_Recorded data_
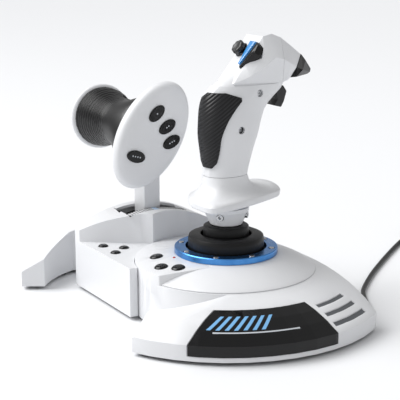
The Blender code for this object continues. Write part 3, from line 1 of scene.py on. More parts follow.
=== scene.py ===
import bpy
import bmesh
import json
import numpy as np
from math import radians, pi
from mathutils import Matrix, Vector


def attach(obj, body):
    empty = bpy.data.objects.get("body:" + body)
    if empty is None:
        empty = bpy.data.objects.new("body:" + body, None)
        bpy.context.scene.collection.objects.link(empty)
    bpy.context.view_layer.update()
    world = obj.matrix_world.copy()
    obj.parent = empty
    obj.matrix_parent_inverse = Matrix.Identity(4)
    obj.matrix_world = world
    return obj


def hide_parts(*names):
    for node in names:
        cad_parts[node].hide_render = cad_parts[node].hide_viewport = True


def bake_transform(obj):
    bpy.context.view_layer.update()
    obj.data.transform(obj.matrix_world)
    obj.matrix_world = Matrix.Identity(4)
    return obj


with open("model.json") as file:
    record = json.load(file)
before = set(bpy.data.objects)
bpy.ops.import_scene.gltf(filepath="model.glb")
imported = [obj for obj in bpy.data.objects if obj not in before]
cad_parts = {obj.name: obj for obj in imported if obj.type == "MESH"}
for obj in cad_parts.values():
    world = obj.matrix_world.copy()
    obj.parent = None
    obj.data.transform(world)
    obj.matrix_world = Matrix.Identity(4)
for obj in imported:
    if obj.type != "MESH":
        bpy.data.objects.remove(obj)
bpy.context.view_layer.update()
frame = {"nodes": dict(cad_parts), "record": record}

nodes = frame["nodes"]
joints = {joint["name"]: joint for joint in frame["record"]["behaviour"]["joints"]}
stickAt = np.array(joints["stick_pitch"]["pos_m"], float) * (1, 1, 0)  # foot of the stick's axis on the desk
scene = bpy.context.scene


def inRow(points):
    # metres in the row frame = millimetres from the stick's axis / 1000 + the axis's own place
    return np.asarray(points, float) * 0.001 + stickAt


# place in millimetres, compass and downward angles of the look in degrees, lens and sensor in millimetres
cameraSetup = {"place": (817.0, -508.3, 329.9), "azimuth": 59.4, "down": 13.7, "lens": 108.0, "sensor": 36}


def makeCamera(setup):
    # look = (-sin a cos d, cos a cos d, -sin d) for the compass angle a and the downward angle d
    a, d = radians(setup["azimuth"]), radians(setup["down"])
    look = Vector((-np.sin(a) * np.cos(d), np.cos(a) * np.cos(d), -np.sin(d)))
    camera = bpy.data.objects.new("camera", bpy.data.cameras.new("camera"))
    camera.data.lens = setup["lens"]
    camera.data.sensor_width = setup["sensor"]
    camera.location = inRow(setup["place"])
    camera.rotation_euler = look.to_track_quat("-Z", "Y").to_euler()
    scene.collection.objects.link(camera)
    scene.camera = camera


makeCamera(cameraSetup)
print("camera made")


def linear(hexColour):
    # sRGB to linear light: c / 12.92 up to 0.04045, above it ((c + 0.055) / 1.055) ^ 2.4
    rgb = np.array([int(hexColour[i:i + 2], 16) for i in (1, 3, 5)]) / 255
    flat = np.where(rgb <= 0.04045, rgb / 12.92, ((rgb + 0.055) / 1.055) ** 2.4)
    return (*flat.tolist(), 1.0)


def addNode(tree, kind, inputs=None, **settings):
    # a node, its settings, and for each input a value or the socket that feeds it
    node = tree.nodes.new(kind)
    for key, value in settings.items():
        setattr(node, key, value)
    for socket, value in (inputs or {}).items():
        if isinstance(value, bpy.types.NodeSocket):
            tree.links.new(value, node.inputs[socket])
        else:
            node.inputs[socket].default_value = value
    return node


def waveScale(spacingMm):
    # the Wave node repeats every 2 pi / (20 scale) metres, so scale = pi / 10 / spacing
    return pi / 10 * 1000 / spacingMm


def newFinish(name, sockets):
    # an empty material with its shader and output, and the object's own coordinates
    made = bpy.data.materials.new(name)
    made.use_nodes = True
    tree = made.node_tree
    tree.nodes.clear()
    shader = addNode(tree, "ShaderNodeBsdfPrincipled", sockets)
    addNode(tree, "ShaderNodeOutputMaterial", {"Surface": shader.outputs[0]})
    place = addNode(tree, "ShaderNodeTexCoord").outputs["Object"]
    return made, tree, shader, place


def noise(tree, place, scale, detail):
    # cloudy values round 0.5 whose patches are 1 / scale metres wide
    return addNode(tree, "ShaderNodeTexNoise", {"Vector": place, "Scale": scale, "Detail": detail}).outputs[0]


mixSockets = {"factor": 0, "dark": 6, "light": 7, "colour": 2}  # the Mix node's colour sockets, by number


def setColour(tree, shader, factor, dark, light):
    # colour = dark + factor * (light - dark)
    mix = addNode(tree, "ShaderNodeMix", {mixSockets["factor"]: factor, mixSockets["dark"]: linear(dark),
                                          mixSockets["light"]: linear(light)}, data_type="RGBA")
    tree.links.new(mix.outputs[mixSockets["colour"]], shader.inputs["Base Color"])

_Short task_
Return the opening line of the data and every line after it through the line containing "bpy.context.scene.collection.objects.link(empty)", please, exactly as written and with nothing added.

_Task output_
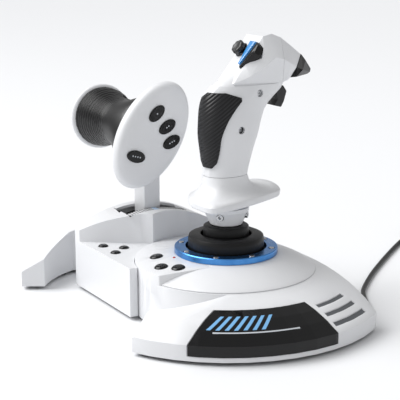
The Blender code for this object continues. Write part 3, from line 1 of scene.py on. More parts follow.
=== scene.py ===
import bpy
import bmesh
import json
import numpy as np
from math import radians, pi
from mathutils import Matrix, Vector


def attach(obj, body):
    empty = bpy.data.objects.get("body:" + body)
    if empty is None:
        empty = bpy.data.objects.new("body:" + body, None)
        bpy.context.scene.collection.objects.link(empty)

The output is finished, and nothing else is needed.